5. Christmas Shopping

6. Oxford Street (see point five above)

7. Hospital

8. Lukas’s house

9. Dad’s
 

10. Dead?

It seemed HIGHLY UNLIKELY that she was DEAD given that she had no MAJOR ENEMIES as far as I was aware, and we had already established that she hadn’t been EATEN ALIVE by WILD HOGS. And, in any case, it was JUST TOO AWFUL to even consider without any specific evidence. So, I decided to cross that one off the list.

This was certainly a huge relief, but it still left NINE OTHER POSSIBILITIES to investigate.

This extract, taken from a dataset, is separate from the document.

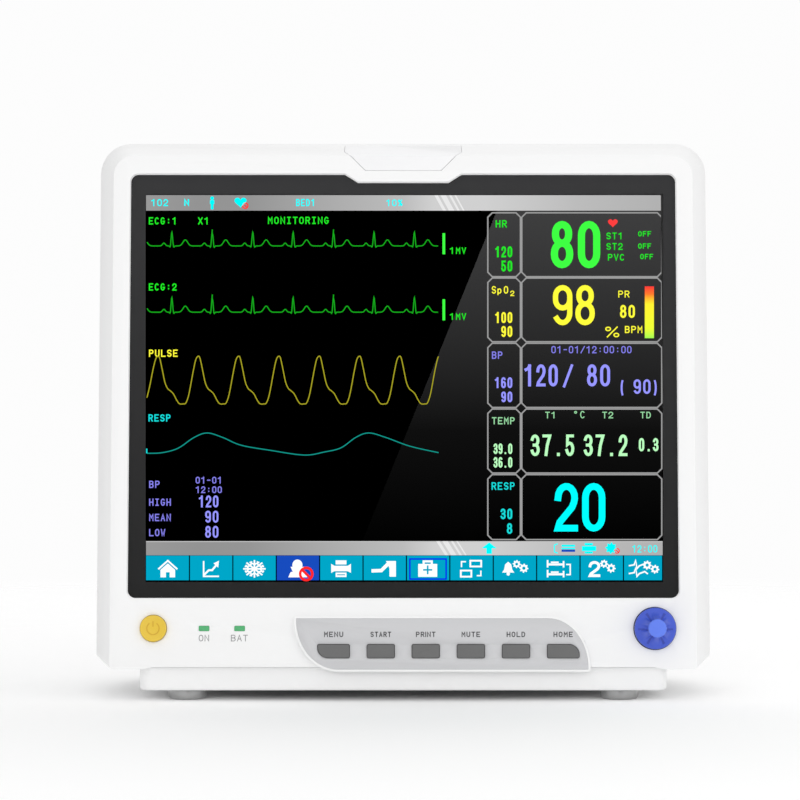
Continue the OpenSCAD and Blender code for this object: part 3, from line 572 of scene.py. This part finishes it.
def draw_picture():
    """Everything lit on the display, one thin mesh for each colour."""
    green = Ink("labels_green", srgb(34, 232, 40), 0.2)
    beat = Ink("trace_green", srgb(24, 168, 30), 0.18)
    bright = Ink("digits_green", srgb(62, 255, 66), 0.2)
    yellow = Ink("digits_yellow", srgb(255, 250, 60), 0.2)
    gold = Ink("trace_yellow", srgb(166, 160, 38), 0.2)
    cyan = Ink("digits_cyan", srgb(0, 255, 255), 0.3)
    aqua = Ink("labels_cyan", srgb(24, 216, 214), 0.3)
    teal = Ink("trace_cyan", srgb(20, 146, 134), 0.2)
    violet = Ink("digits_violet", srgb(150, 150, 255), 0.2)
    lilac = Ink("labels_violet", srgb(132, 128, 232), 0.2)
    mint = Ink("digits_mint", srgb(186, 252, 190), 0.2)
    sage = Ink("labels_mint", srgb(150, 214, 160), 0.2)
    lines = Ink("box_lines", srgb(154, 154, 154), 0.16)
    tiles = Ink("tiles", srgb(0, 163, 196), 0.1)
    tile_blue = Ink("tile_blue", srgb(23, 74, 186), 0.12)
    white = Ink("icons_white", srgb(255, 255, 255), 0.2)
    hole = Ink("icon_cuts", srgb(0, 163, 196), 0.24)
    red = Ink("marks_red", srgb(255, 40, 40), 0.3)
    pale_red = Ink("heart_red", srgb(255, 62, 62), 0.3)
    bar = Ink("grey_bars", srgb(170, 170, 170), 0.1)
    sheen_streak = Ink("bar_sheen_streaks", srgb(228, 228, 228), 0.14)
    edge = Ink("bar_edges", srgb(196, 196, 196), 0.12)
    select = Ink("selected_tile", srgb(8, 40, 232), 0.12)

    # The bars' grey is ramped across the screen and is brightest from about 170 to 200 mm: the bars' own grey
    # with a painted sheen where the slanted glare crosses them.
    ramp_by_axis(bar.material, "X", -0.152, 0.152,
                 [(0.0, srgb(150, 150, 150)), (0.1, srgb(144, 144, 144)), (0.2, srgb(146, 146, 146)),
                  (0.36, srgb(168, 168, 168)), (0.5, srgb(184, 184, 184)), (0.56, srgb(204, 204, 204)),
                  (0.66, srgb(204, 204, 204)), (0.84, srgb(184, 184, 184)), (1.0, srgb(174, 174, 174))],
                 "Emission Color")

    # status bars at the top and above the keys
    bar.rect(0, SCREEN_W, 0, 9.5)
    bar.rect(0, SCREEN_W, 204.1, 212.4)
    # Slanted bright streaks across both bars: painted sheen on the display.
    for top, low, x in ((0, 9.5, 169.5), (204.1, 212.4, 170.8)):
        for k, w in ((0, 2.0), (3.6, 3.2), (8.6, 1.4), (11.8, 1.0)):
            sheen_streak.poly([(x + k, top), (x + k + w, top), (x + k + w + 5.2, low), (x + k + 5.2, low)])
        edge.rect(0, SCREEN_W, top, top + 0.5)
    cyan.words("102", 2.9, 13.0, 2.7, 6.9, 0.66)
    cyan.words("N", 22.4, 25.4, 2.7, 6.7, 0.9)
    cyan.disc(38.9, 2.2, 1.1, 14)
    cyan.rect(37.6, 40.2, 3.3, 5.6)
    cyan.rect(38.1, 39.7, 5.4, 8.8)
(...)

It was going to be a VERY BUSY DAY. I closed the notebook and shoved it deep into my pocket where I knew it would be very secure and I wouldn’t lose it. There really was NO TIME TO WASTE.

By now it was eight thirty am and we were undoubtedly going to be LATE FOR SCHOOL. On a normal day, I would have walked to school with my best friend Lukas, but this wasn’t a normal day, and he would already have left by now.

If I waited for Rose, who knows how long she would take. And Grandma was still asleep. So, I decided to SEIZE THE MOMENT and walk to school by myself. I wasn’t really supposed to walk to school on my own without Lukas or Rose, but I knew the way and there was no one else around to take me after all.

Mum was who knows where, Grandma was out for the count, and Rose was still getting ready. And it was getting LATE. As this was an EMERGENCY, I needed to USE MY INITIATIVE which is what Mum always tells me to do when I ask her a homework-related question that she doesn’t know the answer to.

As my stomach continued to rumble loudly, protesting the LACK OF SUITABLE PROVISION (food), I raced back up the stairs to put on my school uniform. As I ran past the bathroom door, I noticed steam pouring out OMINOUSLY (in a spooky fashion) from underneath it, as if a somewhat HAPHAZARD WITCH was brewing potions in there.

I wouldn’t be able to brush my teeth but that was OK as I hadn’t had any breakfast yet anyway. At least my appalling morning breath might keep NEIL THE SCHOOL BULLY at bay.

I grabbed my school bag from where I’d flung it on the desk the Friday before and, transferring my notebook carefully into the trouser pocket of my school uniform, raced back down the stairs and out of the front door.